メッセージ  (説教より)
「マタイによる福音書」


「休ませてあげよう」    マタイによる福音書11章25−30節

 「疲れた者、重荷を負う者は、だれでもわたしのもとに来なさい。休ませてあげよう」(28節)と言われています。主イエスの招きの言葉です。
 この御言葉は、深い慰めの言葉であるだけでなく、救いの本質を言い表している言葉です。神の救いとは、絶えず新しく救い主イエス・キリストのもとに立ち帰って、自分のすべての重荷を下ろし、主イエスが与えてくださる新しい清き命(復活の命)に与って生かされることに尽きるからです。
 「重荷」とは何でしょう。病気、仕事、人間関係、家庭の問題などあらゆることが「重荷」として私たちの身にのしかかってきます。しかし、唯一最大の重荷は、「自分自身」ではないでしょうか。自分で自分を責めるのです。こんな自分ではだめだ、もっと強く、もっと豊かに、もっと優れた仕方でやらなければ、と言って自分で自分を攻め立てるのです。そして、心の平安を失うのです。その重荷を主イエスのもとに下ろすのです。
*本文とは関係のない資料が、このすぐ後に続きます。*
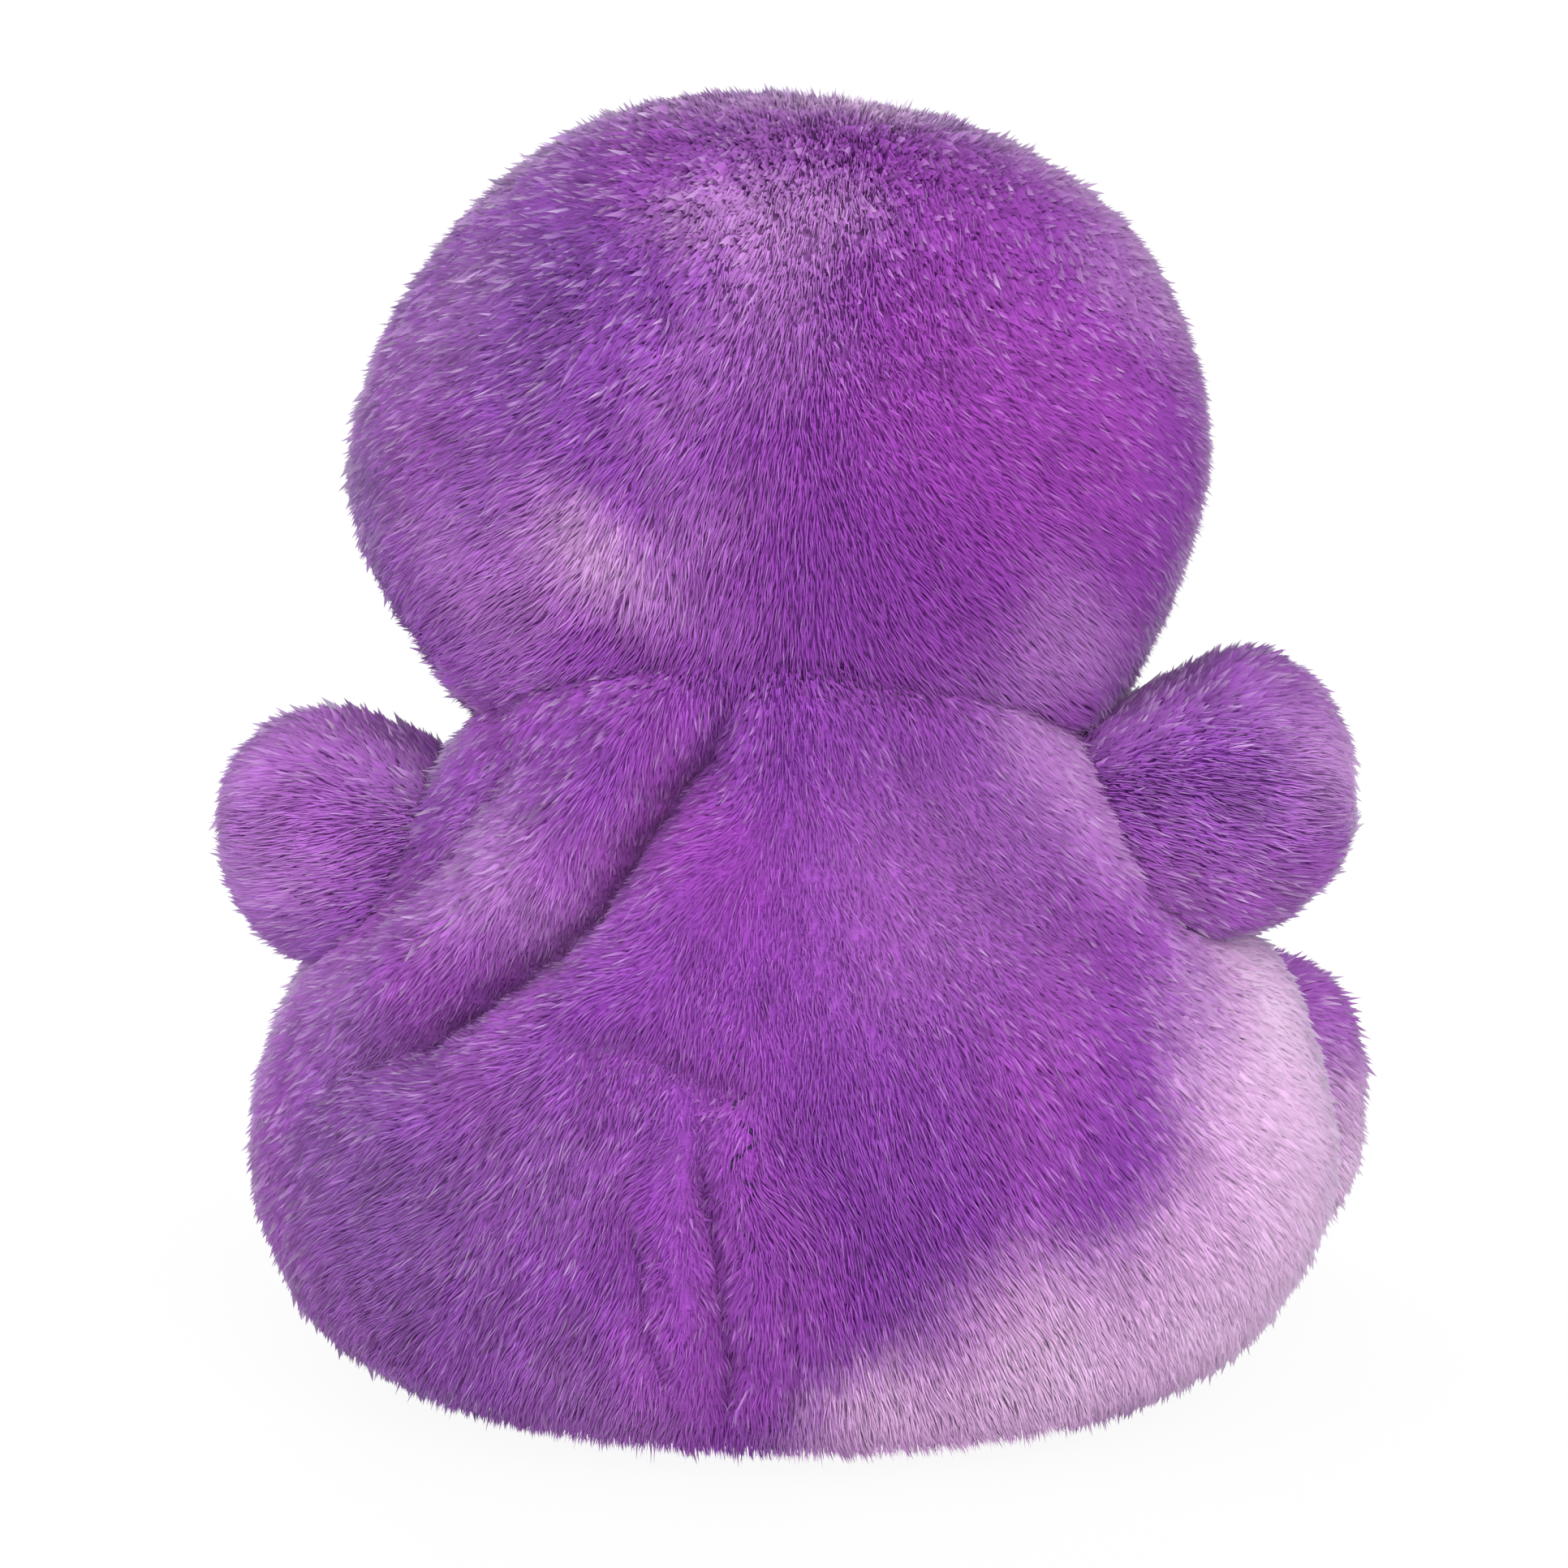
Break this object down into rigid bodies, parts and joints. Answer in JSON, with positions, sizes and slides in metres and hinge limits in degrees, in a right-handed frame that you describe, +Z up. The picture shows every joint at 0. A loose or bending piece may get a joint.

 なぜ自分が重荷になるのでしょうか。それは、自分を「自分のもの」と考え、自分の手につかんで放そうとしないからです。しかし、自分は本来自分のものではないのです。神のもの、主キリストのものなのです。主イエスが来られ、十字架の死を遂げ、復活の命を表わしてくださったことによって、いよいよそのことを明らかにしてくださったのです。
主イエスは常に私たちを招いていてくださるのです。自分を自分のものとして握りしめていないで、私に委ねなさい。そうすれば、あらゆる思い煩いから解放されて、心の本当の「休み」(平安)の中に生きることができる、と。